There is full support for holding records in the case of litigation, ensuring that records are not destroyed as part of the normal retention schedule when legal discovery is involved.

Multiple roles enable users to control which activities are available to each user. Role definitions can easily be extended to support each company's requirements.

This module is 5015.2 certified.

Web Content Management

This module provides an integrated collaboration environment to allow web teams to work together. Advanced social collaboration capabilities of Share interface can be used to work with globally distributed virtual teams.
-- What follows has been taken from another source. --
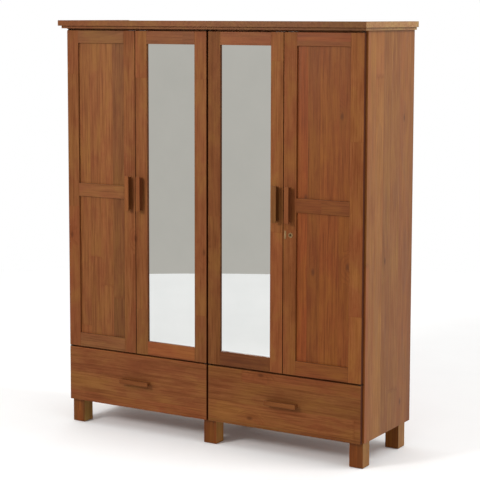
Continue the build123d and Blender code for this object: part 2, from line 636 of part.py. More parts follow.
# ---- Lock on the fourth door --------------------------------------------------------------------------------
def build_lock():
    """A surface lock: case and barrel, a turning plug, a sliding bolt, its plates and the strike."""
    edge = FRONT_OUTER - DOOR_WIDTH
    centre = (edge + LOCK_FROM_EDGE, LOCK_HEIGHT)
    case_x = span(edge + CASE_EDGE_INSET, CASE_WIDTH)
    case_y = span(FRONT_BACK, CASE_DEPTH)
    bolt_y0 = FRONT_BACK + (CASE_DEPTH - BOLT_DEPTH) / 2
    bolt_y = (bolt_y0, bolt_y0 + BOLT_DEPTH)
    bolt_z = (LOCK_HEIGHT - BOLT_HEIGHT / 2, LOCK_HEIGHT + BOLT_HEIGHT / 2)
    room_y = (bolt_y[0] - BOLT_SLACK, bolt_y[1] + BOLT_SLACK)
    room_z = (bolt_z[0] - BOLT_SLACK, bolt_z[1] + BOLT_SLACK)
    plug_back = FRONT_BACK + PLUG_TAIL

    with BuildPart() as case:
        block(case_x, case_y, (LOCK_HEIGHT - CASE_HEIGHT / 2, LOCK_HEIGHT + CASE_HEIGHT / 2))
        fillet(case.faces().sort_by(Axis.Y)[-1].edges(), radius=EASE)
        block((case_x[0], case_x[0] + BOLT_LENGTH + BOLT_SLACK), room_y, room_z, Mode.SUBTRACT)
        disc(centre, BARREL_RADIUS, (FACE, FRONT_BACK))
        disc(centre, PLUG_RADIUS + RUNNING_CLEARANCE, (FACE, plug_back + RUNNING_CLEARANCE), Mode.SUBTRACT)
    save("lock_case", case.part)

    with BuildPart() as plug:
        disc(centre, PLUG_RADIUS, (FACE, plug_back))
        keyway_x = (centre[0] - KEYWAY_WIDTH / 2, centre[0] + KEYWAY_WIDTH / 2)
        keyway_z = (LOCK_HEIGHT - KEYWAY_HEIGHT / 2, LOCK_HEIGHT + KEYWAY_HEIGHT / 2)
        block(keyway_x, span(FACE, KEYWAY_DEPTH), keyway_z, Mode.SUBTRACT)
    save("lock_plug", plug.part)

    bolt = board((case_x[0], case_x[0] + BOLT_LENGTH), bolt_y, bolt_z, EASE)
    save("lock_bolt", bolt)

    with BuildPart() as rose:
        disc(centre, ROSE_RADIUS, (FACE - PLATE_THICKNESS, FACE))
        fillet(rose.faces().sort_by(Axis.Y)[0].edges(), radius=PLATE_THICKNESS / 2)
        disc(centre, PLUG_RADIUS + RUNNING_CLEARANCE, (FACE - PLATE_THICKNESS, FACE), Mode.SUBTRACT)
    face_plate = board(
        span(edge + FACE_PLATE_FROM_EDGE, FACE_PLATE_WIDTH),
        (FACE - PLATE_THICKNESS, FACE),
        (LOCK_HEIGHT - FACE_PLATE_HEIGHT / 2, LOCK_HEIGHT + FACE_PLATE_HEIGHT / 2),
        FACE_PLATE_EASE,
    )
    save("lock_plates", rose.part, face_plate)

    strike_right = FRONT_INNER + DOOR_WIDTH - STRIKE_EDGE_INSET
    strike_x = (strike_right - STRIKE_WIDTH, strike_right)
    with BuildPart() as strike:
        block(strike_x, case_y, (LOCK_HEIGHT - STRIKE_HEIGHT / 2, LOCK_HEIGHT + STRIKE_HEIGHT / 2))
        pocket_y = (bolt_y[0] - STRIKE_SLACK, bolt_y[1] + STRIKE_SLACK)
        pocket_z = (bolt_z[0] - STRIKE_WALL, bolt_z[1] + STRIKE_WALL)
        block((strike_x[0] + STRIKE_WALL, strike_x[1]), pocket_y, pocket_z, Mode.SUBTRACT)
    save("lock_strike", strike.part)


# ---- Drawers ------------------------------------------------------------------------------------------------
def build_drawer(name, reflect):
    """One drawer of the lower tier. It is laid out on the right and reflected for the left."""
    place = mirrored if reflect else (lambda piece: piece)
    box_x = (DIVIDER_FACE + RUNNER_SPACE, SIDE_INNER - RUNNER_SPACE)
    inner_x = (box_x[0] + BOX_BOARD, box_x[1] - BOX_BOARD)
    bottom_z = span(BOX_BOTTOM + DRAWER_BOTTOM_LIFT, DRAWER_BOTTOM_THICKNESS)
    bottom_x = (inner_x[0] - DRAWER_BOTTOM_GROOVE, inner_x[1] + DRAWER_BOTTOM_GROOVE)
    bottom_y = (FRONT_BACK - DRAWER_BOTTOM_GROOVE, BOX_REAR)

    with BuildPart() as front:
        block((FRONT_INNER, FRONT_OUTER), (FACE, FRONT_BACK), (LEG_HEIGHT, DRAWER_TOP))
        fillet(front.faces().sort_by(Axis.Y)[0].edges(), radius=EASE)
        block(bottom_x, bottom_y, bottom_z, Mode.SUBTRACT)
    save(f"{name}_front", place(front.part))

    boards = []
    for outer, inward in ((box_x[0], 1), (box_x[1], -1)):
        with BuildPart() as side:
            block(span(outer, inward * BOX_BOARD), (FRONT_BACK, BOX_REAR), (BOX_BOTTOM, BOX_TOP))
            block(bottom_x, bottom_y, bottom_z, Mode.SUBTRACT)
        boards.append(place(side.part))
    rear_board = board(inner_x, (BOX_REAR - BOX_BOARD, BOX_REAR), (bottom_z[1], BOX_TOP))
    save(f"{name}_box_boards", *boards, place(rear_board))
    save(f"{name}_bottom", place(board(bottom_x, bottom_y, bottom_z)))

    slide_height = RUNNER_HEIGHT - 2 * RUNNER_WALL - 2 * RUNNER_CLEARANCE
    slide_y = span(CARCASS_FRONT + RUNNER_SET_BACK, BOX_LENGTH - 2 * RUNNER_SET_BACK)
    slides = [
        runner_channel(box_x[0], -1, slide_height, slide_y),
        runner_channel(box_x[1], 1, slide_height, slide_y),
    ]
    save(f"{name}_slides", *[place(slide) for slide in slides])

    centre = ((FRONT_INNER + FRONT_OUTER) / 2, (LEG_HEIGHT + DRAWER_TOP) / 2)
    save(f"{name}_handle", place(handle(centre, False)))


os.makedirs("parts", exist_ok=True)
build_carcass()
build_doors()
build_lock()
build_drawer("drawer_left", True)
build_drawer("drawer_right", False)
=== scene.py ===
"""Looks of the four-door armoire: its materials, screws, light and camera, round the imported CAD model.

Lengths are in metres, in the frame of the CAD model: +Z up, doors facing -Y, +X to the right of a person who
faces the doors. Texture coordinates are the object's own, which equal the frame's at rest and ride with a body.
"""
import math

import bmesh
import bpy
from mathutils import Matrix, Vector


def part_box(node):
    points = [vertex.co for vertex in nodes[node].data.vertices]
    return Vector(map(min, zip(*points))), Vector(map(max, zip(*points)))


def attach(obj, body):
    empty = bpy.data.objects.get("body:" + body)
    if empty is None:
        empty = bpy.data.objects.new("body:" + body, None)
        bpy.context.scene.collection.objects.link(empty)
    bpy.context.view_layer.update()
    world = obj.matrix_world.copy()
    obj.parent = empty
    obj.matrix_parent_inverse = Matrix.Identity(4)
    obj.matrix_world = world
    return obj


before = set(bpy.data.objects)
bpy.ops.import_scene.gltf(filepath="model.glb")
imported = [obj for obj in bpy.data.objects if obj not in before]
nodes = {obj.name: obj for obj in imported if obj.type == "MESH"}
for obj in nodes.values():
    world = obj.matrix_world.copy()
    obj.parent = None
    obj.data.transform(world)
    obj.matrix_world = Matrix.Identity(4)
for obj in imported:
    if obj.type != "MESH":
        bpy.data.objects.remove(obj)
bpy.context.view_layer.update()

X, Y, Z = 0, 1, 2
ROUND_CORNERS = 3               # grain that runs along X in front and along Y at the sides
WHITE = (1.0, 1.0, 1.0, 1.0)


# ---- Node trees ---------------------------------------------------------------------------------------------
BEVEL_SAMPLES = 4
FACE_COSINE, ARRIS_COSINE = 0.995, 0.80      # between the true and the rounded normal, off and on an arris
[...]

Content can be created and modified directly within the web application. Transformation tools automatically convert office files into web-ready formats for publishing – removing manual conversion processes. Office-to-web automatically publishes enterprise content. Users can choose from a range of different interfaces for creating and updating web content.

This module acts as shared network drive. Users can continue to use existing desktop tools and simply use drag-and-drop to upload new content without the need for downloads or plugins. Using Microsoft SharePoint protocol, users can seamlessly upload and modify web content from within standard Office tools. Users have an ability to quickly create new sites, or micro-sites.

There is support for business processes that control how new content is managed through a review and approval process. Transformation services can repurpose content for delivery through multiple channels – web, smart phone, tablets, etc. Content can be published between multiple environments.

The module provides a scalable development platform that can be quickly downloaded and easily extended to meet business needs.

You can add more features as your requirements change. Using repository clustering, flexible deployment and transfer services, architects can define and build web infrastructures that they can scale to meet future business needs. The system provides repository interoperability, reduces vendor lock-in, and simplifies content migration.